In chapter 9, Barnard sets out to demonstrate how the author’s own mystical context influenced his use of scripture in Heb 1:5–13. Jewish apocalyptic mysticism was preoccupied with angels, and this provides the most plausible explanation for Hebrews’ attention to angels in the opening chapter. Barnard provides a detailed passage-by-passage analysis of each Scripture quotation in the catena. The themes of chapter 1 imply that the author was influenced by Jewish apocalyptic mysticism and that he has personally had mystical experiences of the heavenly realities expressed in chapter 1.

Chapter 10 includes a summary of conclusions and some final reflections. End matter includes a bibliography of primary and secondary sources; and indices on ancient sources, modern authors, and subjects.

Barnard has provided a solid contribution to the study of Hebrews. The book is well-written and he presents his argument well. I think that Barnard convincingly demonstrates that Jewish apocalypticism provides a more plausible background for Hebrews than Platonism/Philonism. He demonstrates that many of the themes of Jewish apocalypticism find expression in Hebrews.

I would push back a little on Barnard’s contention that the use of Scripture in the catena of Hebrews 1 is not contextually sensitive. In Heb 1:5, for example, the author quotes from Psa 2, which is a royal psalm, and from 2 Sam 7, in which is contained the promise of God to David that a descendant of his will sit on the throne forever. While the author does not explicitly comment on these passages, understanding the original context of these two quotations together helps us to recognize that “Son” is a royal designation. The two quotations together not only illustrate Jesus’ filial relationship to the Father, but also—along with some of the other quotations in the catena—indicate Jesus’ royal status. The original context of these passages probably played some part in their selection as proof-texts in the catena.

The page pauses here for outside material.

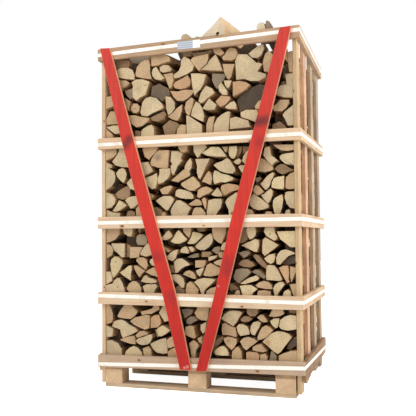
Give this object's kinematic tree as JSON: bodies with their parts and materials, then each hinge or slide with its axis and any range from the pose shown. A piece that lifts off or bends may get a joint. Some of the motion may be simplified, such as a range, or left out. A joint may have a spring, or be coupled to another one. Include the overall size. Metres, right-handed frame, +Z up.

Barnard’s contention that the author’s own mystical experiences was a primary impetus for the themes he raises in his book is certainly possible, but ultimately cannot be proven decisively. While the author was likely influenced by Jewish apocalypticism, Hebrews is not an apocalypse. In other words, we do not get descriptions of visions of otherworldly journeys, nor are we given fantastical imagery of the supernatural world which needs to be explained by interpreting angels. The author makes no explicit claim of having mystical experiences of the supernatural world or visions of the exalted Jesus. It certainly makes sense that the author’s theology was not merely an intellectual assent to certain affirmations but would also be shaped by his subjective experiences of the divine. But whether his experiences included mystical visions remains an open question. I am certainly not ruling it out. Barnard has offered a provocative study that should be taken into consideration by future studies on Hebrews.

Thanks to Mohr Siebeck for a review copy of this book.